Why AI Pricing Broke Down in Grocery Retail

The backlash over Instacart’s experiments highlights a trust boundary that pricing algorithms struggle to cross in essential goods

When Instacart shut down its AI-driven price tests last week, the company said it was responding to concerns raised by consumers, advocates, and regulators.

The experiments were designed to allow retailers to test different item prices on Instacart’s platform using Eversight, a pricing technology company Instacart acquired in 2022.

The tests drew public attention after an investigation by Consumer Reports and the Groundwork Collaborative found that shoppers were sometimes charged different prices for the same grocery item at the same store. In some instances, the reported price differences exceeded 20 percent. Consumer Reports said the findings were based on data collected from hundreds of volunteer shoppers across multiple retailers.

Following the report, consumer advocacy groups criticized the lack of disclosure around the pricing tests. Members of Congress called for oversight. The Federal Trade Commission opened an inquiry into Instacart’s pricing practices. Instacart said the tests had “missed the mark” and announced it would end all item-level price experimentation on its platform.

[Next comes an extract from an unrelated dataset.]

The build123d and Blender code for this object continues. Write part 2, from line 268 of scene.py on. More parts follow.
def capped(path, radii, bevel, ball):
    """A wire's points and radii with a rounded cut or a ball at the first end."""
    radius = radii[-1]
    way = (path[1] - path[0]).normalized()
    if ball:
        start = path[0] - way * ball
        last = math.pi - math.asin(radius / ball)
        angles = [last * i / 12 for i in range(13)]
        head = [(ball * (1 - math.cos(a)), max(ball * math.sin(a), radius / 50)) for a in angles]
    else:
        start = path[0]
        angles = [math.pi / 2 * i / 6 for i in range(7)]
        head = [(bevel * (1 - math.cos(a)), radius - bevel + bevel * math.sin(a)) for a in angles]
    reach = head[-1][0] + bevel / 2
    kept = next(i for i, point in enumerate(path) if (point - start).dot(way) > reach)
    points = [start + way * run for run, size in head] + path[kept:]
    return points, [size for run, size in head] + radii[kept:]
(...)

Much of the reaction focused on artificial intelligence. But the controversy is more about how price experimentation intersected with consumer expectations around grocery shopping.

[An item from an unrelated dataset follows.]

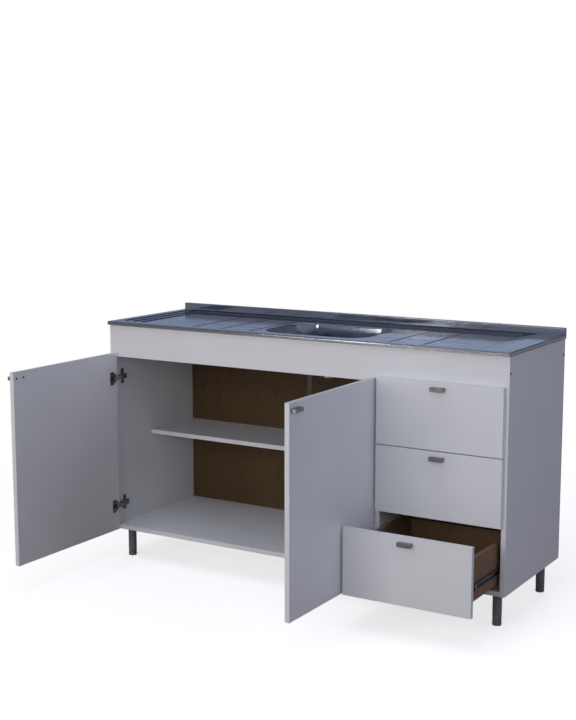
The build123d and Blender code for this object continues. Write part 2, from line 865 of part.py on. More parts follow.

Grocery pricing and the expectations consumers bring

Dynamic and algorithmic pricing are widely used in other sectors. Airlines adjust fares continuously. Hotel rates change based on demand, timing, and availability. Ride-hailing platforms vary prices through surge pricing. In each case, consumers are generally aware that prices fluctuate and that variability is part of the transaction.

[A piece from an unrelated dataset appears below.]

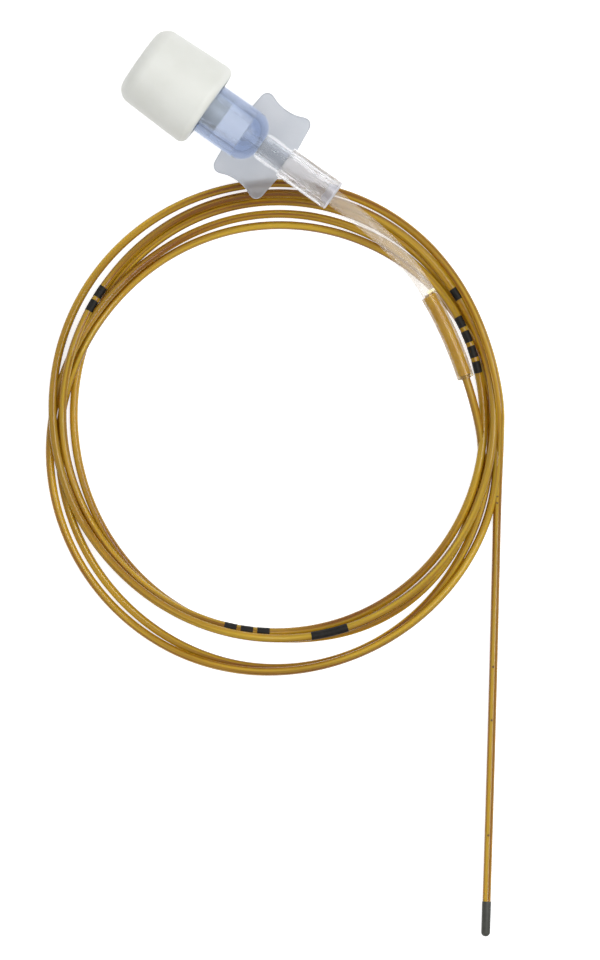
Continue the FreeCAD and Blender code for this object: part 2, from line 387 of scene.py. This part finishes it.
# The coil's distance from its middle, in millimetres, at every step of its five turns. They are
# counted clockwise from a line that leans from the hub's axis by the slant, in degrees. A smooth
# line stays inside its corners, so these stand half a step off and a little further out
slant = 35.26
step_angle = 15
steps_per_turn = 24
drawn_in = 0.9915
coil_middle = beyond(10.4, -26.7, 0)
coil_start = math.radians(slant - step_angle / 2)
turns = [
    (24.86, 25.38, 25.94, 26.14, 25.88, 25.28, 24.83, 24.49, 24.17, 23.92, 23.86, 24.00,
     24.40, 25.02, 25.79, 26.49, 27.01, 27.29, 27.38, 27.27, 26.99, 26.62, 26.16, 25.78),
    (25.77, 26.36, 27.01, 27.77, 28.32, 28.61, 28.63, 28.28, 27.78, 27.25, 26.71, 26.19,
     25.63, 25.05, 24.65, 24.45, 24.38, 24.43, 24.55, 24.77, 25.09, 25.43, 25.74, 26.11),
    (26.69, 27.53, 27.97, 28.30, 28.61, 28.91, 29.17, 29.24, 28.99, 28.57, 28.00, 27.36,
     26.64, 25.95, 25.52, 25.36, 25.55, 25.79, 25.90, 25.90, 25.89, 25.76, 25.34, 24.97),
    (24.74, 24.60, 24.51, 24.45, 24.38, 24.32, 24.32, 24.38, 24.48, 24.63, 24.91, 25.34,
     25.76, 26.17, 26.71, 27.35, 27.95, 28.26, 28.36, 28.16, 27.72, 27.02, 26.59, 26.21),
    (25.90, 25.73, 25.63, 25.47, 25.27, 25.11, 25.01, 25.00, 25.09, 25.34, 25.86, 26.36,
     26.99, 27.75, 28.42, 28.95, 29.33, 29.51, 29.56, 29.32, 28.77, 27.93, 27.19, 26.92),
]
radii = [radius for turn in turns for radius in turn]

# Each turn lies on the table, or on the earlier turns that it crosses, and sinks between them. The
# first one comes down from the extension tube
wire = 1.0  # the catheter's thickness in millimetres
clearance = 0.02
first_height, first_fall = 1.3, 0.45  # in millimetres, the second for each step
heights = []
for step, radius in enumerate(radii):
    height = max(wire / 2, first_height - first_fall * step)
    for earlier in range(step % steps_per_turn, step, steps_per_turn):
        apart = abs(radius - radii[earlier])
        if apart < wire:
            lift = math.sqrt((wire + clearance) ** 2 - apart**2)
            height = max(height, heights[earlier] + lift)
    heights.append(height)
for step in range(1, len(radii)):
    angle = coil_start - math.radians(step_angle) * step
    out = radii[step] / drawn_in * mm
    route.append(coil_middle + Vector((
        out * math.cos(angle), out * math.sin(angle), heights[step] * mm
    )))

route += [
    beyond(33.1, -12.3, 2.3),
    beyond(36.2, -17.1, 1.0),
    beyond(38.8, -21.0, 0.5),
    beyond(42.3, -26.2, 0.5),
    beyond(53.1, -42.3, 0.5),
    beyond(63.75, -58.4, 0.54),
]

guide = bpy.data.curves.new("tube_line", "CURVE")
guide.dimensions = "3D"
guide.resolution_u = 14
line = guide.splines.new("NURBS")
line.points.add(len(route) - 1)
for point, place in zip(line.points, route):
    point.co = (*place, 1)
line.order_u = 3
line.use_endpoint_u = True


def made_mesh(curve):
    """The mesh of a curve, which itself isn't kept."""
    holder = bpy.data.objects.new("line_to_mesh", curve)
    mesh = bpy.data.meshes.new_from_object(holder)
    bpy.data.objects.remove(holder)
    bpy.data.curves.remove(curve)
    return mesh


way = [vertex.co.copy() for vertex in made_mesh(guide).vertices]
reached = [0.0]
for a, b in zip(way, way[1:]):
    reached.append(reached[-1] + (b - a).length)


def along(start, end):
    """The points of the tubes' shared line between two lengths along it, in metres."""
    kept = []
    for a, b, low, high in zip(way, way[1:], reached, reached[1:]):
        if high <= start or low >= end:
            continue
        if not kept:
            kept.append(a.lerp(b, max(start - low, 0) / (high - low)))
        kept.append(a.lerp(b, min(end - low, high - low) / (high - low)))
    return kept


def tube(name, path, outer, inner, sides):
    """A length of tubing round a path, with its bore and its square-cut ends.

    The outer and inner radius are in millimetres, and sides counts the faces round it.
    """
    shape = bmesh.new()
    for radius in (outer, inner):
        skin = bpy.data.curves.new("skin", "CURVE")
        skin.dimensions = "3D"
        skin.bevel_depth = radius * mm
        skin.bevel_resolution = sides // 2 - 2
        followed = skin.splines.new("POLY")
        followed.points.add(len(path) - 1)
        for point, place in zip(followed.points, path):
            point.co = (*place, 1)
        shape.from_mesh(made_mesh(skin))
    rims = [edge for edge in shape.edges if edge.is_boundary]
    for end in (path[0], path[-1]):
        cut = [
            edge for edge in rims
            if ((edge.verts[0].co + edge.verts[1].co) / 2 - end).length < 1.5 * outer * mm
        ]
        bmesh.ops.bridge_loops(shape, edges=cut)
    bmesh.ops.recalc_face_normals(shape, faces=shape.faces[:])
    return finished(name, shape, 60)


tube_end = 38.0 * mm
bond_length = 11 * mm
catheter_start = tube_end - bond_length
extension_path = along(0, tube_end)
extension_tube = tube("extension_tubing", extension_path, outer=1.025, inner=0.74, sides=32)
tube_clear = mottled(
    plastic("clear_soft_tubing", Roughness=0.12, IOR=1.4, Transmission_Weight=0.3, Alpha=0.17),
    (0.80, 0.74, 0.66), (0.86, 0.81, 0.74), scale=400, depth=0.002, grain=700,
)
tube_wetted = mottled(
    plastic("bonded_soft_tubing", Roughness=0.12, IOR=1.4, Transmission_Weight=0.95, Alpha=0.65),
    (0.90, 0.76, 0.34), (0.94, 0.82, 0.42), scale=400, depth=0.002, grain=700,
)
extension_tube.data.materials.append(tube_clear)
extension_tube.data.materials.append(tube_wetted)
bonded_from = along(0, catheter_start)[-1].x
for face in extension_tube.data.polygons:
    face.material_index = int(face.center.x > bonded_from)
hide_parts("extension_tube")
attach(extension_tube, "catheter")


# Catheter tip: a short black rounded end, moulded on so that it slides in without scratching.
# It is a little thicker than the tube, and shows up well against it.
catheter_end = reached[-1]
last_stretch = along(catheter_end - 1 * mm, catheter_end)
tip_way = (last_stretch[-1] - last_stretch[0]).normalized()
tip_way.z = 0
tip_back, tip_front, tip_radius = -0.05, 4.15, 0.54
shape = turned([
    (tip_back, 0, 0), (tip_back, tip_radius, 0.06), (tip_front, tip_radius, 0.52), (tip_front, 0, 0)
], steps=40, segments=8)
bmesh.ops.transform(
    shape, verts=shape.verts[:],
    matrix=Matrix.Translation(way[-1]) @ tip_way.to_track_quat("X", "Z").to_matrix().to_4x4(),
)
catheter_tip = finished("rounded_tip", shape)
tip_black = mottled(
    plastic("black_soft_plastic", Roughness=0.5, IOR=1.47),
    (0.028, 0.029, 0.023), (0.05, 0.051, 0.042), scale=900, depth=0.2, grain=3000,
)
catheter_tip.data.materials.append(tip_black)
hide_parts("catheter_tip")
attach(catheter_tip, "catheter")


# Catheter: about 0.9 m of fine amber tubing with a small bore, drawn in one length. It starts in
# a bond inside the extension tube, lies in five loose turns and runs out straight to its tip.
catheter_path = along(catheter_start, catheter_end)
catheter = tube("catheter_tubing", catheter_path, outer=wire / 2, inner=0.3, sides=16)


def drawing_streaks_and_painted_light(material, lengthwise, round_it):
    """Lays a tube's clouds in long streaks, so many along it and round it. They are partly the
    streaks that drawing leaves and partly painted highlights and painted shade.
    """
    nodes = material.node_tree.nodes
    surface_map = nodes.new("ShaderNodeUVMap")
    surface_map.uv_map = "UVMap"
    stretch = nodes.new("ShaderNodeMapping")
    stretch.inputs["Scale"].default_value = (lengthwise, round_it, 1)
    link = material.node_tree.links.new
    link(surface_map.outputs["UV"], stretch.inputs["Vector"])
    link(stretch.outputs["Vector"], nodes["clouds"].inputs["Vector"])


# Streak ends: partly the amber's own uneven tone, partly painted shade and painted highlights
amber = mottled(
    plastic("amber_tubing", Roughness=0.08, IOR=1.45, Transmission_Weight=0.58,
            Specular_IOR_Level=0.4),
    (0.36, 0.135, 0.002), (0.97, 0.68, 0.05), scale=1, depth=0.03, grain=1500,
)
tinted(amber, (0.85, 0.62, 0.15), density=1800)
drawing_streaks_and_painted_light(amber, lengthwise=30, round_it=6)
catheter.data.materials.append(amber)
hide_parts("catheter_lead", "catheter_coil", "catheter_tail")
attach(catheter, "catheter")
bond_path = along(catheter_start + 0.2 * mm, tube_end - 0.4 * mm)
bond = tube("bond", bond_path, outer=0.73, inner=0.505, sides=24)
adhesive = mottled(
    plastic("amber_adhesive", Roughness=0.25, IOR=1.4, Transmission_Weight=0.1),
    (0.68, 0.39, 0.001), (0.80, 0.51, 0.003), scale=500, depth=0.1, grain=1500,
)
bond.data.materials.append(adhesive)
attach(bond, "catheter")


# Depth marks: short black bands printed round the tube, which the nurse counts to know how much
# of it is in. One long band, then three, two, one and four short ones can be seen.
def length_at(turn, degrees):
    """The length along the line where it reaches an angle of a turn, both counted as above."""
    target = 360 * turn + degrees
    gone_round = None
    for place, length in zip(way, reached):
        if length < tube_end:
            continue
        arm = place - coil_middle
        angle = math.degrees(math.radians(slant) - math.atan2(arm.y, arm.x))
        if gone_round is None:
            gone_round = (angle + 180) % 360 - 180
        gone_round += (angle - gone_round + 180) % 360 - 180
        if gone_round >= target:
            return length
    return reached[-1]


ink = mottled(
    plastic("black_print", Roughness=0.6, IOR=1.35),
    (0.004, 0.0035, 0.003), (0.012, 0.010, 0.008), scale=2500, depth=0.3, grain=6000,
)
# Each mark's turn and angle in degrees, the length of its bands in millimetres and their number
marks = [
    (4, 69.2, 4.5, 1),
    (3, 90.8, 1.5, 3),
    (3, 211.5, 1.5, 2),
    (3, 321.2, 1.5, 1),
    (2, 327.7, 1.4, 4),
]
band_gap = 0.5
for number, (turn, degrees, size, count) in enumerate(marks, 1):
    first = length_at(turn, degrees)
    for band in range(count):
        start = first + band * (size + band_gap) * mm
        printed = tube(
            f"depth_mark_{number}_{band + 1}", along(start, start + size * mm),
            outer=0.51, inner=0.503, sides=24,
        )
        printed.data.materials.append(ink)
        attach(printed, "catheter")


# Side holes: five fine eyes drilled through the wall of the catheter's last 50 mm, which let the
# fluid out. Each is drawn as a small dark brown cone set in the wall: painted shade for the dark
# inside of the hole.
holes = bmesh.new()
to_wall = Vector((-0.03, -0.02, 0.374))  # from the tube's middle to the holes' own, in millimetres
for from_end in (8.0, 21.8, 28.2, 47.9, 48.7):
    place = along(catheter_end - from_end * mm, catheter_end)[0]
    bmesh.ops.create_cone(
        holes, cap_ends=True, segments=16, radius1=0.1 * mm, radius2=0.14 * mm, depth=0.26 * mm,
        matrix=Matrix.Translation(place + to_wall * mm),
    )
side_hole_shades = finished("side_hole_shades", holes)
# Painted shade: this dark brown stands for the shade inside each hole, not for a colour of the cut
# wall
hole_painted_shade = mottled(
    plastic("painted_hole_shade", Roughness=0.6, IOR=1.4),
    (0.10, 0.045, 0.008), (0.16, 0.08, 0.015), scale=2500, depth=0.3, grain=6000,
)
side_hole_shades.data.materials.append(hole_painted_shade)
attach(side_hole_shades, "catheter")


# The table, the lamp and the camera: a white table under soft light from above, seen straight
# down as in the photograph, which shows 72 by 115 mm of it.
shape = bmesh.new()
bmesh.ops.create_grid(shape, x_segments=1, y_segments=1, size=3.0)
table = finished("table", shape)
table_white = plastic("white_table", Roughness=0.9, Base_Color=(0.8, 0.8, 0.8, 1))
nodes = table_white.node_tree.nodes
link = table_white.node_tree.links.new
# It glows only for the rays that show it, straight, in a gloss or through a clear piece, so that
# it is white in the picture and throws no light of its own on the pieces
table_glow = 0.7
rays = nodes.new("ShaderNodeLightPath")
seen = nodes.new("ShaderNodeMath")
seen.operation = "MAXIMUM"
through = nodes.new("ShaderNodeMath")
through.operation = "MAXIMUM"
glow = nodes.new("ShaderNodeMath")
glow.operation = "MULTIPLY"
glow.inputs[1].default_value = table_glow
link(rays.outputs["Is Camera Ray"], seen.inputs[0])
link(rays.outputs["Is Glossy Ray"], seen.inputs[1])
link(seen.outputs[0], through.inputs[0])
link(rays.outputs["Is Transmission Ray"], through.inputs[1])
link(through.outputs[0], glow.inputs[0])
surface = nodes["Principled BSDF"]
surface.inputs["Emission Color"].default_value = (1, 1, 1, 1)
link(glow.outputs[0], surface.inputs["Emission Strength"])
table.data.materials.append(table_white)

world = bpy.data.worlds.new("studio")
world.use_nodes = True
nodes = world.node_tree.nodes
link = world.node_tree.links.new
sky = nodes.new("ShaderNodeTexCoord")
parts = nodes.new("ShaderNodeSeparateXYZ")
fall = ramp(nodes, 0.1, (0.6, 0.6, 0.6), 0.75, (1, 1, 1))
link(sky.outputs["Generated"], parts.inputs[0])
link(parts.outputs["Z"], fall.inputs["Fac"])
link(fall.outputs["Color"], nodes["Background"].inputs["Color"])
nodes["Background"].inputs["Strength"].default_value = 0.79
bpy.context.scene.world = world

lamp = bpy.data.objects.new("soft_lamp", bpy.data.lights.new("soft_lamp", "AREA"))
lamp.data.shape = "DISK"
lamp.data.size = 0.5
lamp.data.energy = 2.3
lamp.location = (0.25, 0.22, 0.62)
lamp_aim = Vector((0.03, -0.03, 0))
lamp.rotation_euler = (lamp_aim - lamp.location).to_track_quat("-Z", "Y").to_euler()
bpy.context.scene.collection.objects.link(lamp)

camera = bpy.data.objects.new("camera", bpy.data.cameras.new("camera"))
camera.data.sensor_width = 36
camera.data.lens = 375
camera.data.clip_end = 20
camera.location = (30.5 * mm, -30.0 * mm, 1.2)
camera.rotation_euler = (0, 0, math.radians(slant))
bpy.context.scene.collection.objects.link(camera)
bpy.context.scene.camera = camera
bpy.context.scene.view_settings.view_transform = "Standard"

Grocery shopping has historically operated differently. Food purchases are frequent and essential, and prices are often compared closely across households and neighborhoods. Consumer advocates and regulators have long treated grocery pricing as an area where consistency and transparency matter, particularly because of its impact on household budgets.

That context shaped the response to Instacart’s pricing tests. Although Instacart has said retailers ultimately set prices and that the tests did not rely on personal or demographic data, shoppers experienced different outcomes for identical items without being informed that price testing was occurring.

Price experimentation itself is not new in grocery retail. Retailers routinely test promotions, discounts, and coupons. What distinguished Instacart’s tests was that the experimentation occurred at the item level and was not disclosed to shoppers in advance.

Similar reactions have occurred in other sectors when pricing algorithms intersect with periods of stress or limited choice. Ride-hailing companies, for example, have faced public and regulatory scrutiny when surge pricing has been applied during emergencies or extreme weather events, even though the underlying pricing mechanisms were already well known.

In each case, the backlash has focused less on the existence of algorithms and more on when and how they are applied.

When AI affects prices, scrutiny follows

The response to Instacart’s pricing tests reflects broader regulatory attention on algorithmic pricing. The FTC has previously examined the use of automated pricing tools by large platforms, including whether such systems can harm consumers or competition when deployed without transparency.

In Instacart’s case, regulators and consumer advocates treated the pricing tests as a consumer protection issue rather than a product innovation. The FTC’s inquiry signaled that algorithmic pricing in essential consumer categories is likely to face closer examination, particularly when experimentation is not disclosed.

At the same time, Instacart has continued to expand its use of AI in other parts of its business. The company has invested in machine learning for search, product recommendations, advertising, and in-store technologies, areas that have not drawn comparable criticism. These applications influence shopping behavior but do not directly change the base price of goods.

Industry analysts and market observers have noted that this distinction matters. AI systems that optimize logistics, ads, or recommendations generally operate in the background. Pricing, by contrast, is the most visible and sensitive point of interaction between a retailer and a consumer.

As a result, retailers appear to be approaching pricing-related AI with greater caution than other applications. There is little evidence that companies are abandoning AI-driven optimization altogether. Instead, public statements and product roadmaps suggest a focus on areas where algorithmic decision-making is less likely to trigger fairness concerns.

Instacart’s pricing tests did not establish new legal standards on their own. But they did demonstrate how quickly undisclosed price experimentation can escalate into regulatory scrutiny when it involves everyday consumer goods.

Whether retailers will revisit item-level price testing with clearer disclosures, or whether regulators will impose new guardrails around such practices, remains an open question. What is clear from the response is that when AI systems influence prices, they draw a level of attention and scrutiny that other retail technologies do not.

Key Takeaways

  • Instacart halted AI-driven grocery price tests after consumer backlash and regulatory scrutiny.
  • Experiments led to significant price discrepancies for the same items, sparking public outrage.
  • The controversy highlights a critical trust boundary for AI pricing in essential goods like groceries.
  • Consumer expectations for stable grocery pricing clashed with dynamic algorithmic adjustments.